I am writing a crawler to get certain parts of a html file. But I cannot figure out how to use re.findall().

Here is an example, when I want to find all ... part in the file, I may write something like this:

re.findall("<div>.*\</div>", result_page)

if result_page is a string "<div> </div> <div> </div>", the result will be

['<div> </div> <div> </div>']

Only the entire string. This is not what I want, I am expecting the two divs separately. What should I do?

vaultah
  • 44,105
  • 12
  • 114
  • 143
alvinzoo
  • 493
  • 2
  • 8
  • 17

2 Answers2

7

Quoting the documentation,

The '*', '+', and '?' qualifiers are all greedy; they match as much text as possible.

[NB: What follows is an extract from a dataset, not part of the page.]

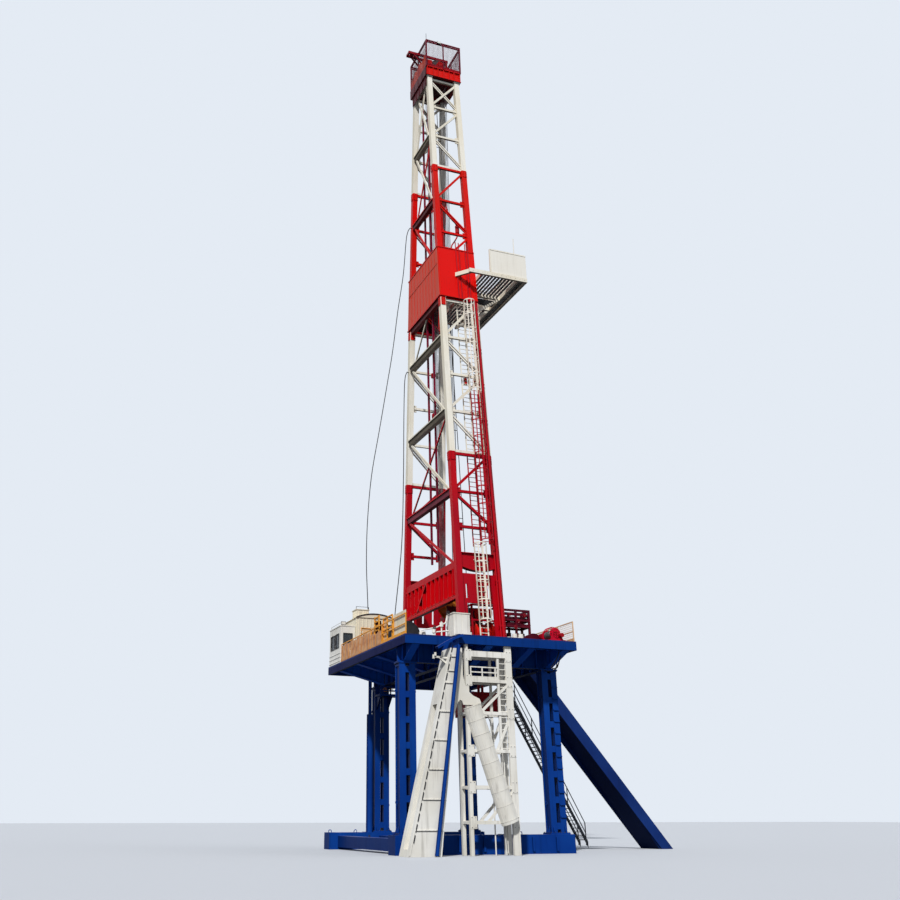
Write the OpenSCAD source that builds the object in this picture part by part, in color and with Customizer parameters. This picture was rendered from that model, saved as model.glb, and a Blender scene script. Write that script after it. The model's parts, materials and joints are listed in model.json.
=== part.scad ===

Adding '?' after the qualifier makes it perform the match in non-greedy or minimal fashion; as few characters as possible will be matched.

Just add the question mark:

In [6]: re.findall("<div>.*?</div>", result_page)
Out[6]: ['<div> </div>', '<div> </div>']

Also, you shouldn't use RegEx to parse HTML, since there're HTML parsers made exactly for that. Example using BeautifulSoup 4:

In [7]: import bs4

In [8]: [str(tag) for tag in bs4.BeautifulSoup(result_page)('div')]
Out[8]: ['<div> </div>', '<div> </div>']
vaultah
  • 44,105
  • 12
  • 114
  • 143
  • Why shouldn't I use RegEx to parse HTML? What is the correct way? – alvinzoo Apr 26 '15 at 04:43
  • @alvinzoo there're always HTML parsers e.g. Beautiful Soup for Python. You might want to read [this famous question](http://stackoverflow.com/q/1732348/2301450). – vaultah Apr 26 '15 at 04:45
5

* is a greedy operator, you want to use *? for a non-greedy match.

re.findall("<div>.*?</div>", result_page)

Or use a parser such as BeautifulSoup instead of regular expression for this task:

from bs4 import BeautifulSoup
soup = BeautifulSoup(html)
soup.find_all('div')
hwnd
  • 69,796
  • 4
  • 95
  • 132